“Una corsa a chi la spara più grossa”. Nostra intervista sulla campagna elettorale al sociologo Cepernich

Nostra intervista al sociopolitologo massmediologico Cristopher Cepernich (sabato sera al Catomes Tot) sulla campagna elettorale: troppe boutade, cittadini sordi alle sparate ma un bel “6 politico” a tutti
Catomes tot insem… il pubblico (vagamente perplesso) dell’interessante serata

Dall’abolizione della legge Fornero alla cancellazione del canone Rai e delle tasse universitarie: la campagna in vista del voto del 4 marzo è appena iniziata ed è già un fiorire di promesse elettorali da parte dei principali schieramenti in campo. Che impatto potranno avere queste promesse sugli elettori? “Sono boutade a cui si è tendenzialmente portati a non credere. Questa tentazione a spararla sempre più grossa è l’esempio migliore della ridondanza nelle modalità con cui la campagna è condotta”, spiega Cristopher Cepernich, sociologo dei media e dei fenomeni politici. Docente dell’Università di Torino, Cepernich – invitato dal Pd, in città, al Catomes Tot per parlare di strategie elettorali – indica nel porta a porta uno strumento utile a “ricostituire la relazione tra politica e cittadini”.

Cepernich, che idea si è fatto dalle prime battute della campagna elettorale?

E’ una campagna abbastanza diversa dal solito, non tanto nelle modalità con cui viene condotta, che sono più o meno tradizionali e consolidate, quanto nel fatto che si sta realizzando qualcosa di nuovo…

Sarebbe?

Una sostanziale neutralizzazione di molti dei messaggi elettorali. Progressivamente, mi pare di vedere che i cittadini siano più restii a ricevere comunicazioni di campagna, sono sempre più distanti da ciò che viene comunicato.

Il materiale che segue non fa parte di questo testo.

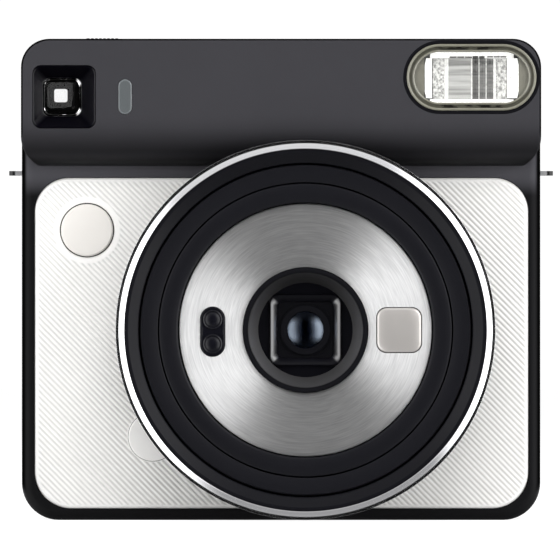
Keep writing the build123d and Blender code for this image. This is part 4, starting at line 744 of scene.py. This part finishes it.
def panel_front():
    """Points, triangles and groove share of the panel's ribbed front."""
    gx, gz = np.meshgrid(grid_line(PANEL_X0, PANEL_X1), grid_line(PANEL_Z0, PANEL_Z1))
    inside = edge_distance(gx, gz) >= 0
    for distance in hole_distances(gx, gz):
        inside &= distance >= 0
    cell = inside[:-1, :-1] & inside[1:, :-1] & inside[:-1, 1:] & inside[1:, 1:]
    used = np.zeros_like(inside)
    for dz in (0, 1):
        for dx in (0, 1):
            used[dz:used.shape[0] - 1 + dz, dx:used.shape[1] - 1 + dx] |= cell
    full = np.zeros_like(inside)
    full[1:-1, 1:-1] = cell[:-1, :-1] & cell[1:, :-1] & cell[:-1, 1:] & cell[1:, 1:]
    px, pz = pull_to_outline(gx, gz, used & ~full)
    edge = edge_distance(px, pz)
    _, shutter, power = hole_distances(px, pz)
    phase = ((px + pz) / RIB_STEP) % 1.0
    groove = (0.5 - 0.5 * np.cos(2 * math.pi * phase)) ** 1.5
    groove *= fade(edge, 0.5, 1.3) * fade(shutter, 1.3, 1.7) * fade(power, 0.0, 0.3)
    rolled = np.clip(1 - edge / EDGE_ROLL, 0, 1)
    lip = np.clip(1 - shutter / LIP_ROLL, 0, 1)
    drop = EDGE_DROP * (1 - np.sqrt(1 - rolled ** 2 * 0.96)) + LIP_DROP * lip ** 2
    py = PANEL_FRONT_Y + RIB_DEPTH * groove + drop
    index = -np.ones(used.shape, int)
    index[used] = np.arange(used.sum())
    a, b = index[:-1, :-1][cell], index[:-1, 1:][cell]
    c, d = index[1:, 1:][cell], index[1:, :-1][cell]
    faces = np.concatenate([np.stack([a, b, d], 1), np.stack([b, c, d], 1)])
    points = np.stack([px[used], py[used], pz[used]], 1)
    return points.tolist(), faces.tolist(), groove[used].tolist()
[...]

Quanto saranno decisivi in questa campagna i social media?

Non esiste un medium di campagna più forte di un altro. Generalmente l’esito delle campagne elettorali è il prodotto dell’integrazione tra i diversi media. La soluzione è una campagna efficace, che sappia integrare i vecchi media con i nuovi. Si può immaginare che la televisione resterà il medium centrale. Non vedremo però la campagna televisiva di una volta perché sarà fortemente legata, ad esempio, all’attività su Twitter e su Facebook.

Il distacco delle persone dalla politica è noto e si traduce anche nell’astensionismo. Cosa possono le forze politiche per ricucire il rapporto con l’elettorato? Nell’era dei social network, bisogna forse riscoprire il porta a porta?

Ci sono democrazie, penso a quella americana ma anche ad altre realtà come il Regno Unito, dove attività di porta a porta sono tornate a essere centrali nelle campagne elettorali. Il punto è non immaginare di trovare un canale che risolva tutti i problemi che si sono creati in questi anni. Il porta a porta e le attività di relazione tra cittadini e politica sono uno strumento che non risolverà tutti i problemi della politica ma che, se praticato nel modo corretto, serve a ricostituire in alcune aree e settori della vita sociale la relazione tra politica e cittadini.

Su quale tema si giocherà, secondo lei, questa campagna?

I temi sono i soliti: lavoro, immigrazione, sicurezza. Evergreen che difficilmente cadranno.

Che voto darebbe alle forze politiche sulla comunicazione finora adottata?

Un 6 a tutti. Stanno facendo quello che non possono non fare. Non più di 6 perché non vedo nulla di creativo e innovativo.